Belindi wrote: January 9th, 2022, 3:02 pm
The meanings of 'liberty' and 'freedom' are the uses of the words. The uses of the words always are within a social context.
Of course. Language would not have evolved, or been needed, outside a social context. You may be confusing "social context" with a particular ideological context.
The political connotation of 'liberty' in recent years has been much influenced by right wing spin. So far , connotations of the word 'freedom' have not been been influenced by right wing spin doctors who are not enamoured of equality. Liberty and equality are recognised as mutually incompatible, whereas freedom and equality are compatible to a degree.
Well, I asked for some examples of this "right-wing spin." You offered only some phrases which use the term with meanings well within the dictionary meanings.

Far from being incompatible, liberty (or freedom) and equality are logically linked: equality implies freedom. But that depends upon what you have in mind by "equality." When classical liberals (and libertarians) spoke of equality, they meant "formal equality," or equality of moral status --- equality "in the eyes of God," or the eyes of the State ("Equal protection of the law"). I.e., there are no natural, hereditary "classes" of royalty, nobility, peasantry; no masters and no slaves. Legal and moral duties, constraints, and prerogatives apply equally to all.

In that sense equality implies liberty, since no man is another's master or servant, except temporarily and by mutual consent.
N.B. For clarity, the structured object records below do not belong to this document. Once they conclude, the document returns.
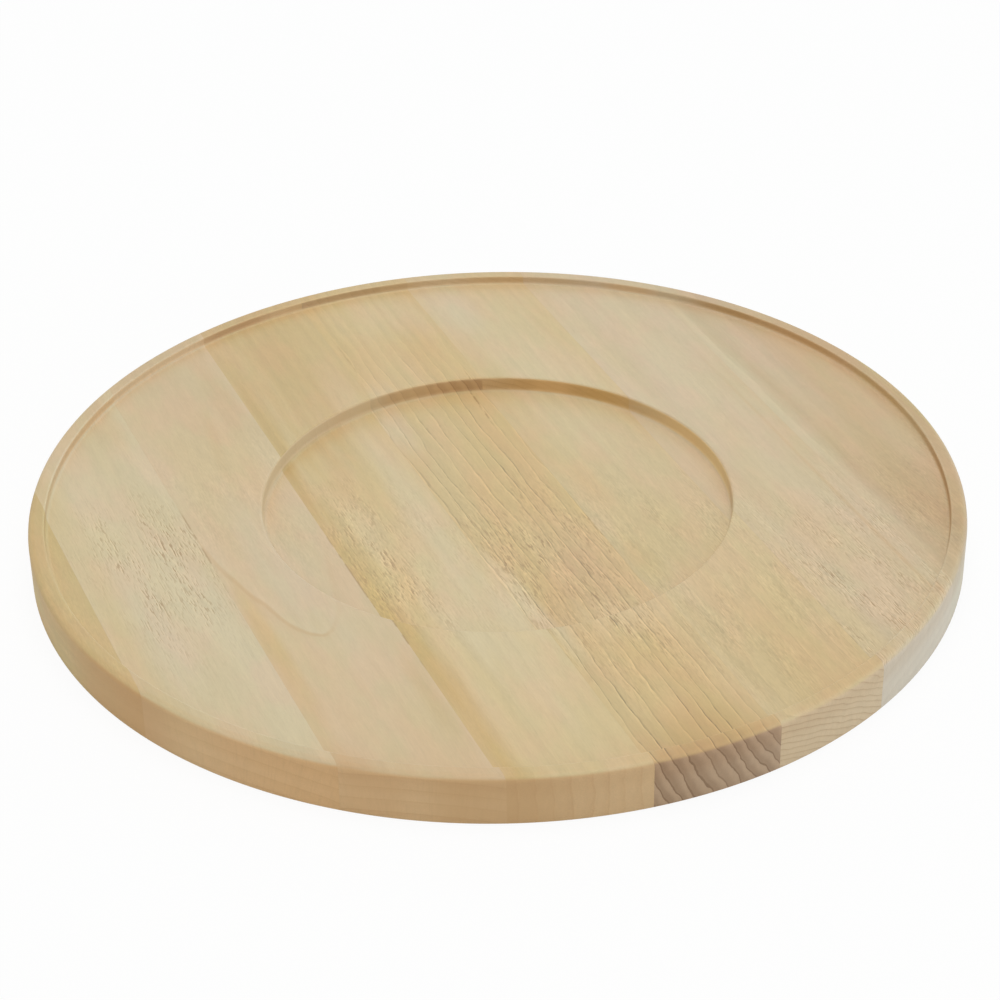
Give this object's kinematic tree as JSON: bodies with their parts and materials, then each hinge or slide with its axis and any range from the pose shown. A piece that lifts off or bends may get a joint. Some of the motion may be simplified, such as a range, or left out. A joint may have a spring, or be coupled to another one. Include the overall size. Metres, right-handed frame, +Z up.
{
  "type": "round serving board",
  "caption": "Round beech serving board glued up from parallel staves, with a low raised rim, a flat tray floor and a deeper round recess in the middle for a bowl or plate.",
  "frame": {"origin": "centre of the flat underside, where the board rests", "axes": "+Z up out of the tray, along the axis the board is turned about; +X along the grain of every stave; +Y across the staves, in the order of their numbers, from stave_1 to the thin strip stave_9"},
  "size_m": [0.4, 0.4, 0.022],
  "materials": {
    "beech_1": "sanded, bare",
    "beech_2": "sanded, bare",
    "beech_3": "sanded, bare",
    "beech_4": "sanded, bare",
    "beech_5": "sanded, bare",
    "beech_6": "sanded, bare",
    "beech_7": "sanded, bare",
    "beech_8": "sanded, bare",
    "beech_9": "sanded, bare"
  },
  "bodies": {
    "root": {"stave_1": "beech_1", "stave_2": "beech_2", "stave_3": "beech_3", "stave_4": "beech_4", "stave_5": "beech_5", "stave_6": "beech_6", "stave_7": "beech_7", "stave_8": "beech_8", "stave_9": "beech_9"}
  },
  "joints": []
}
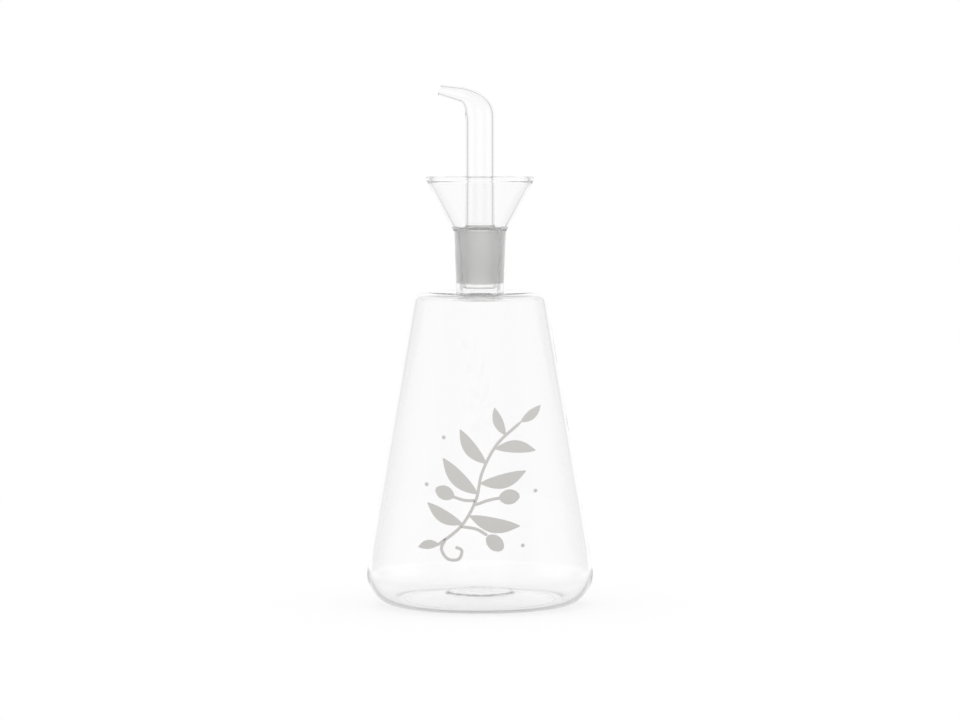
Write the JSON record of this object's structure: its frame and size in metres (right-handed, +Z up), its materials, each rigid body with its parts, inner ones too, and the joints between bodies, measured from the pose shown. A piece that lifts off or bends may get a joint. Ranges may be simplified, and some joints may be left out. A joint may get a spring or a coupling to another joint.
{
  "type": "glass oil bottle with pouring stopper",
  "caption": "Conical clear glass oil cruet with a drip-catching funnel on its neck and a ground glass pouring stopper that lifts out.",
  "frame": {"origin": "centre of the foot, on the table", "axes": "+Z up along the bottle's axis; the spout pours towards -X"},
  "size_m": [0.1082, 0.1082, 0.2483],
  "materials": {
    "clear_glass": "polished",
    "ground_glass": "ground, frosted",
    "enamel": "fired enamel, satin"
  },
  "bodies": {
    "bottle": {"bottle_body": "clear_glass", "neck_socket": "ground_glass", "drip_funnel": "clear_glass"},
    "stopper": {"stopper_cone": "ground_glass", "pour_spout": "clear_glass"}
  },
  "joints": [
    {"name": "stopper_lift", "type": "slide", "parent": "bottle", "child": "stopper", "axis": [0, 0, 1], "range_m": [0, 0.06]}
  ]
}
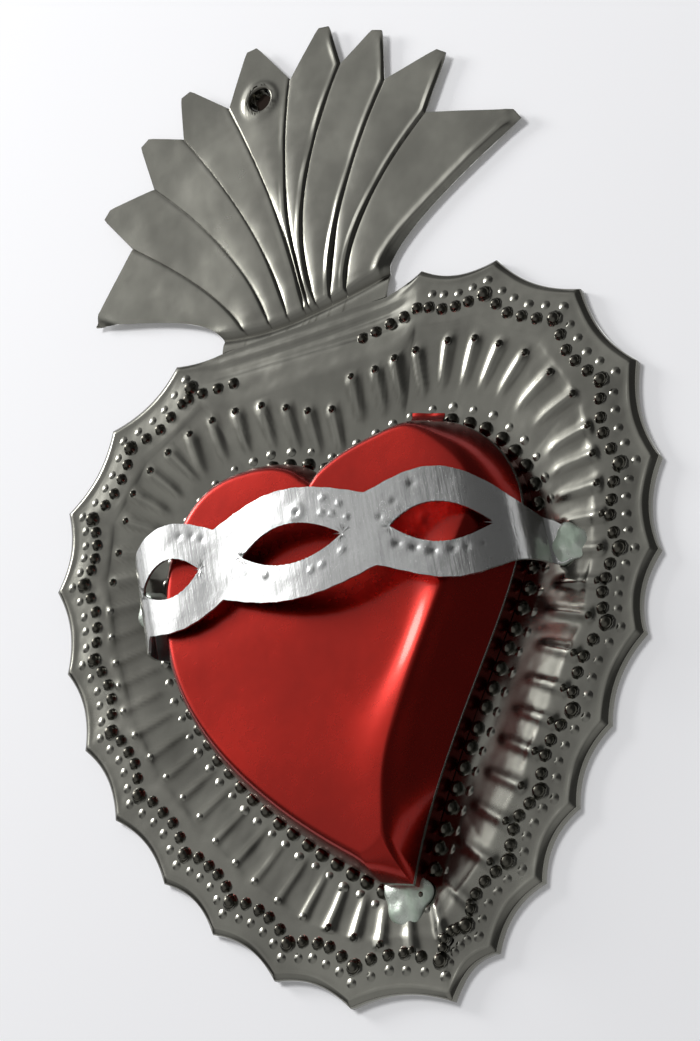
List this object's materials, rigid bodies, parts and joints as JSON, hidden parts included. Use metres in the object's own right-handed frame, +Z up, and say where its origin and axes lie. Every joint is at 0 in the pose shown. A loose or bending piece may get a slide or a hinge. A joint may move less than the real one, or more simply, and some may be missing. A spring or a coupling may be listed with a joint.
{
  "type": "tin wall ornament",
  "caption": "Pressed tin heart with a fan of flames, a scalloped beaded surround and a bright cut strip across it, hung on the wall by one hole.",
  "frame": {"origin": "centre of the hanging hole at the back of the sheet, on the wall", "axes": "+Z up, front towards -Y, +X to the right as seen from the front"},
  "size_m": [0.13, 0.0168, 0.2045],
  "materials": {
    "tin": "polished tin, darkened with age",
    "red_lacquer": "transparent red lacquer over tin, glossy",
    "bright_tin": "bright tin with fine brush lines",
    "solder": "satin solder"
  },
  "bodies": {
    "root": {"tin_plate": "tin", "red_heart": "red_lacquer", "thorn_band": "bright_tin", "tip_solder": "solder", "left_solder": "solder", "right_solder": "solder"}
  },
  "joints": []
}
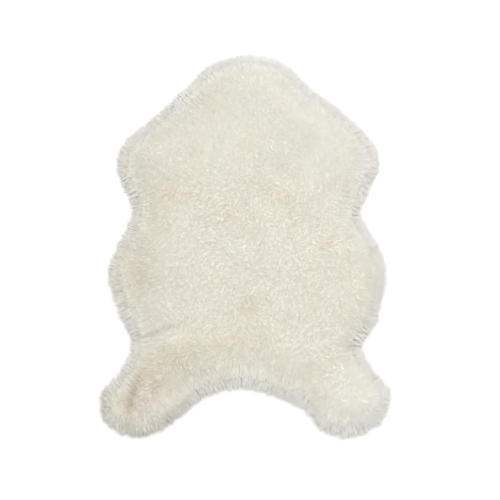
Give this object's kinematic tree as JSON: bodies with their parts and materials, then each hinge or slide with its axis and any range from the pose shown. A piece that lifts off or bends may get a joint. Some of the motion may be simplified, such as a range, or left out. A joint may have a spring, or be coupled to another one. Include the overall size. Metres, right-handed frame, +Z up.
{
  "type": "shaped shag rug",
  "caption": "Flat shag rug cut to a sheepskin outline, with thick pale pile that rises from a rolled rim and soft locks lying outward all round.",
  "frame": {"origin": "on the floor, under the middle of the rug's box", "axes": "+Y runs from the foot end to the neck, +X to the right of someone standing at the foot end, +Z up"},
  "size_m": [0.6464, 0.9068, 0.0451],
  "materials": {
    "pile": "soft matt cream-white acrylic pile, crimped at the tips",
    "backing": "plain suede-like polyester knit, matt, cream"
  },
  "bodies": {
    "root": {"pile": "pile"}
  },
  "joints": []
}
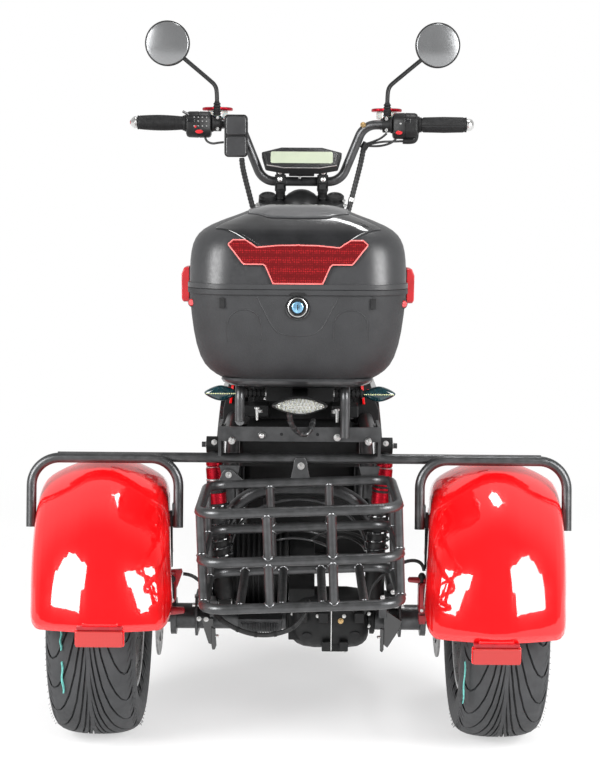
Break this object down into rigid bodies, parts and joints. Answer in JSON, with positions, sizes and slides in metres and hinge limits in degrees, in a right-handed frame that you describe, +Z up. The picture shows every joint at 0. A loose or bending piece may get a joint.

Modern lefties, however, mean something different by "equality": they argue for material equality, i.e., equality of wealth, "social status," and other measures and indicators of well-being. Those, however, depend upon highly variable personal factors which are manifestly not equally distributed among all humans. People differ greatly in the talents, strengths, physical constitutions, psychological and emotional characteristics they bring with them into the world, and in the interests and skills they develop over the course of their lives, all of which affect their ability (and motivation) to generate wealth. Those differences are innate and unalterable, and so the demand for material equality can only be satisfied by violating formal equality, i.e., by forcing some people into servitude for the benefit of others.

To which type of equality do you refer?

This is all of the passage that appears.